## The exercise
Copy exactly the lines from the start of the data below through the one that carries "lay the nodes", and only those.

>> begin Recorded data

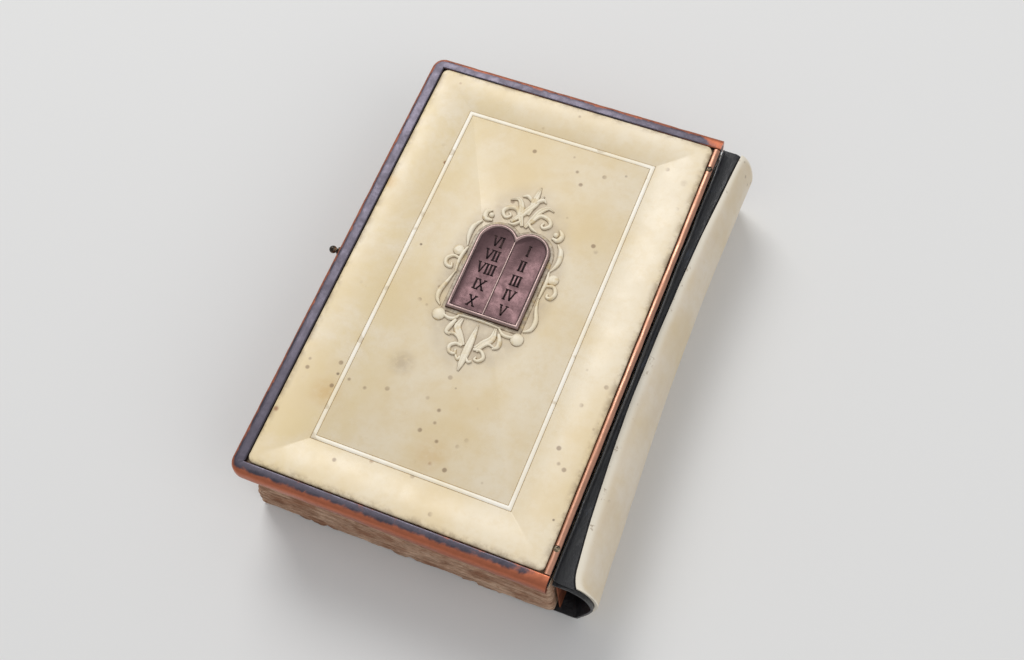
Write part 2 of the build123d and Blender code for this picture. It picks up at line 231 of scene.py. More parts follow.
class Shade:
    """Short way to lay the nodes of one procedural material."""

    def __init__(self, name, color=None, roughness=0.5, metallic=0.0, specular=0.5):
        self.material = bpy.data.materials.new(name)
        self.material.use_nodes = True
        self.nodes = self.material.node_tree.nodes
        self.links = self.material.node_tree.links
        self.shader = self.nodes["Principled BSDF"]
        self.set("Roughness", roughness)
        self.set("Metallic", metallic)
        self.set("Specular IOR Level", specular)
        if color is not None:
            self.set("Base Color", (*color, 1))
        self.place = self.nodes.new("ShaderNodeTexCoord").outputs["Object"]

    def set(self, socket, value):
        self.shader.inputs[socket].default_value = value

    def feed(self, socket, source):
        self.links.new(source, self.shader.inputs[socket])

    def _put(self, socket, value):
        if hasattr(value, "is_linked"):
            self.links.new(value, socket)
        elif isinstance(value, (tuple, list)) and len(value) == 3 and socket.type == "RGBA":
            socket.default_value = (*value, 1)
        else:
            socket.default_value = value

    def stretched(self, scale=(1, 1, 1), turn=(0, 0, 0), move=(0, 0, 0)):
        """Object coordinates scaled, turned or moved."""
        node = self.nodes.new("ShaderNodeMapping")
        self.links.new(self.place, node.inputs["Vector"])
        node.inputs["Scale"].default_value = scale
        node.inputs["Rotation"].default_value = turn
        node.inputs["Location"].default_value = move
        return node.outputs["Vector"]

    def noise(self, scale, detail=4.0, rough=0.55, twist=0.0, on=None):
        """Soft cloudy pattern, 0 to 1."""
        node = self.nodes.new("ShaderNodeTexNoise")
        self.links.new(on or self.place, node.inputs["Vector"])
        node.inputs["Scale"].default_value = scale
        node.inputs["Detail"].default_value = detail
        node.inputs["Roughness"].default_value = rough
        node.inputs["Distortion"].default_value = twist
        return node.outputs["Fac"]

    def cells(self, scale, feature="F1", on=None, output="Distance"):
        """Distance to scattered points."""
        node = self.nodes.new("ShaderNodeTexVoronoi")
        node.feature = feature
        self.links.new(on or self.place, node.inputs["Vector"])
        node.inputs["Scale"].default_value = scale
        return node.outputs[output]

    def step(self, value, low, high, to_low=0.0, to_high=1.0):
        """Smooth ramp from to_low at low to to_high at high."""
        node = self.nodes.new("ShaderNodeMapRange")
        node.interpolation_type = "SMOOTHSTEP"
        self._put(node.inputs["Value"], value)
        node.inputs["From Min"].default_value = low
        node.inputs["From Max"].default_value = high
        node.inputs["To Min"].default_value = to_low
        node.inputs["To Max"].default_value = to_high
        return node.outputs["Result"]

    def math(self, kind, first, second=0.0):
        node = self.nodes.new("ShaderNodeMath")
        node.operation = kind
        self._put(node.inputs[0], first)
        self._put(node.inputs[1], second)
        return node.outputs["Value"]

    def mix(self, share, first, second, kind="MIX"):
        """Blend of two colours."""
        node = self.nodes.new("ShaderNodeMix")
        node.data_type = "RGBA"
        node.blend_type = kind
        self._put(node.inputs["Factor"], share)
        self._put(node.inputs["A"] if node.inputs["A"].type == "RGBA" else node.inputs[6], first)
        self._put(node.inputs["B"] if node.inputs["B"].type == "RGBA" else node.inputs[7], second)
        return node.outputs[2]

    def axis(self, name):
        """One of the object's own coordinates, in metres."""
        node = self.nodes.new("ShaderNodeSeparateXYZ")
        self.links.new(self.place, node.inputs["Vector"])
        return node.outputs[name]

    def value_of(self, attribute):
        """A number stored on the mesh."""
        node = self.nodes.new("ShaderNodeAttribute")
        node.attribute_name = attribute
        return node.outputs["Fac"]

    def near(self, point, inner, outer):
        """1 within inner of a point, falling to 0 at outer, in millimetres."""
        node = self.nodes.new("ShaderNodeVectorMath")
        node.operation = "DISTANCE"
        self.links.new(self.place, node.inputs[0])
        node.inputs[1].default_value = tuple(MM * v for v in point)
        return self.step(node.outputs["Value"], inner * MM, outer * MM, 1.0, 0.0)

    def bump(self, height, distance, strength=1.0):
        """Raises the surface where height is 1 by distance, in millimetres."""
        node = self.nodes.new("ShaderNodeBump")
        self.links.new(height, node.inputs["Height"])
        node.inputs["Distance"].default_value = distance * MM
        node.inputs["Strength"].default_value = strength
        if self.shader.inputs["Normal"].is_linked:
            self.links.new(self.shader.inputs["Normal"].links[0].from_socket,
                           node.inputs["Normal"])
        self.links.new(node.outputs["Normal"], self.shader.inputs["Normal"])


def linear(red, green, blue):
    """Screen colour, 0 to 255, as the linear colour that a shader takes."""
    screen = np.array([red, green, blue]) / 255
    return tuple(np.where(screen <= 0.04045, screen / 12.92, ((screen + 0.055) / 1.055) ** 2.4))


def cream(name, color, roughness):
    """Aged celluloid: clouded, warmer in places, specked and softly polished."""
    shade = Shade(name, roughness=roughness, specular=0.45)
    clouds = shade.step(shade.noise(45, 5, 0.6), 0.35, 0.7)
    warm = shade.mix(clouds, color, tuple(np.array(color) * (0.93, 0.86, 0.70)))
    fine = shade.step(shade.noise(420, 4, 0.7), 0.42, 0.72)
    base = shade.mix(shade.math("MULTIPLY", fine, 0.35), warm,
                     tuple(np.array(color) * (0.90, 0.82, 0.66)))
    return shade, base


def speckled(shade, base, color, scale, size, amount):
    """Scattered dark specks: the middles of random cells, kept only where a cloud is high."""
    dots = shade.step(shade.cells(scale), size * 0.5, size, 1.0, 0.0)
    where = shade.step(shade.noise(scale * 0.21, 2, 0.5), 0.55, 0.62, 0.0, amount)
    return shade.mix(shade.math("MULTIPLY", dots, where), base, color)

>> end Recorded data

## Problem solution
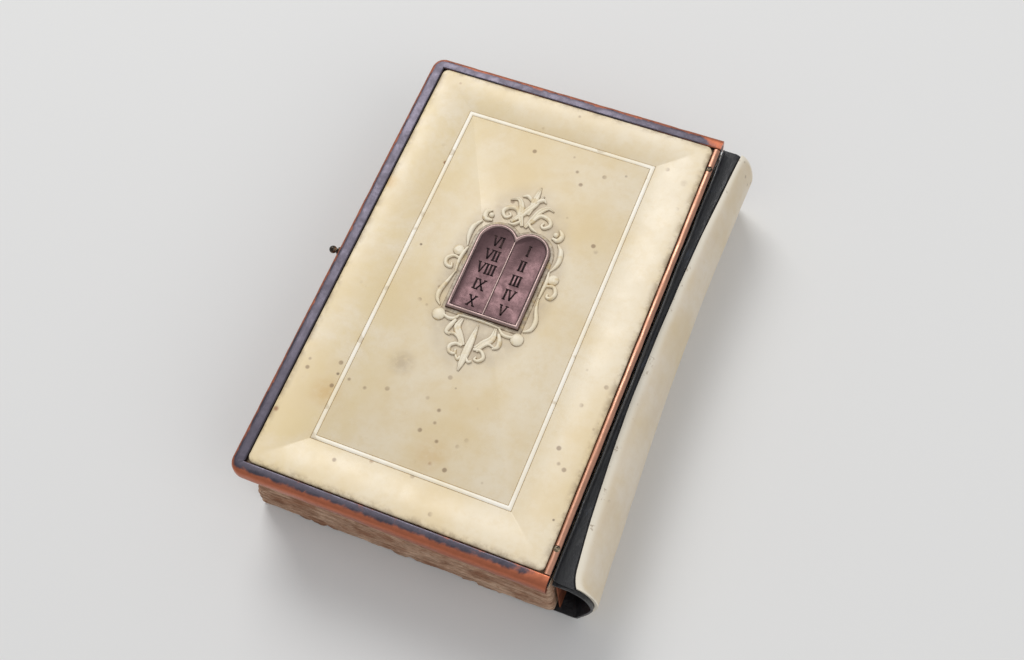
Write part 2 of the build123d and Blender code for this picture. It picks up at line 231 of scene.py. More parts follow.
class Shade:
    """Short way to lay the nodes of one procedural material."""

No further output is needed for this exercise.